Roman Religion and its Limits
This module examines the nature and the limits of Roman polytheism. We will explore a colourful range of gods and goddesses all worshipped in the Roman world: from the Egyptian goddess Isis, to Mars Belatucadrus (a local god worshipped at Hadrian’s wall), to the deified Augustus, to the goddess Peace, and even Sterculinius (god of manure).We examine how and why Romans discovered and accepted new gods, as well as rejecting some, and explore what happened as the Roman empire expanded and came into contact with the gods of other peoples. We address issues such as the deification of some emperors and other humans, and the interaction between Roman polytheism and the Jewish and Christian god.

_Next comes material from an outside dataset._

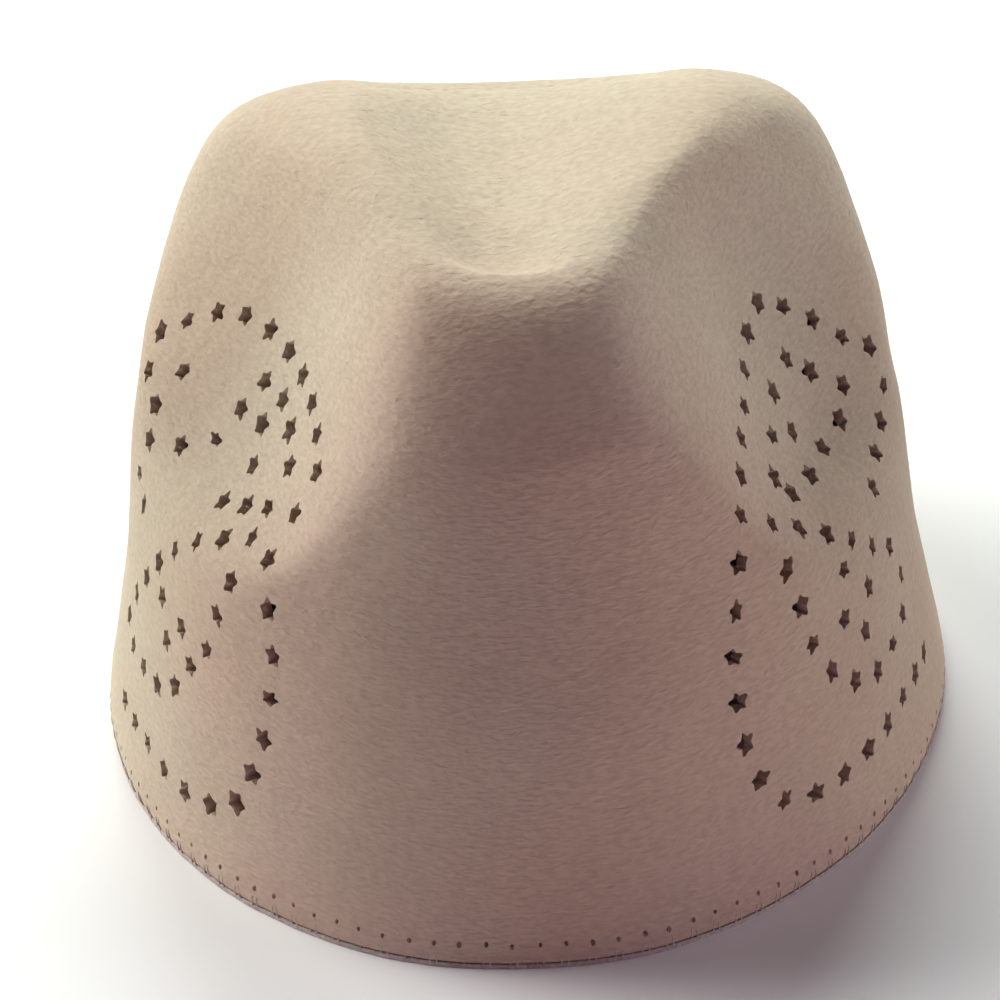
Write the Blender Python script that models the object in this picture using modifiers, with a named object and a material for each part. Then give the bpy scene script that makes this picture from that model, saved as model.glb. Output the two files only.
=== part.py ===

Spartan society is the enigma of the ancient Greek world. The peculiarity of Sparta excited the imagination of contemporaries from other Greek states and has continued to serve as both a positive and a negative social and political model up until the present day. This module will attempt to get behind the so-called ‘Spartan mirage’ through detailed study of the ancient evidence and a wide-ranging examination of its society and institutions. It will consider Sparta’s military ethos, the role of the Spartan education system (agōgē), the relationship between the Spartans and the helots, the roles of women in Spartan society, and the image of Sparta in modern culture. Students will also examine the varied ways in which Sparta has been appropriated by ancient and modern writers, and the impact this has had upon academic study of the Spartans in order to evaluate just how far we can assume an understanding of their unique society.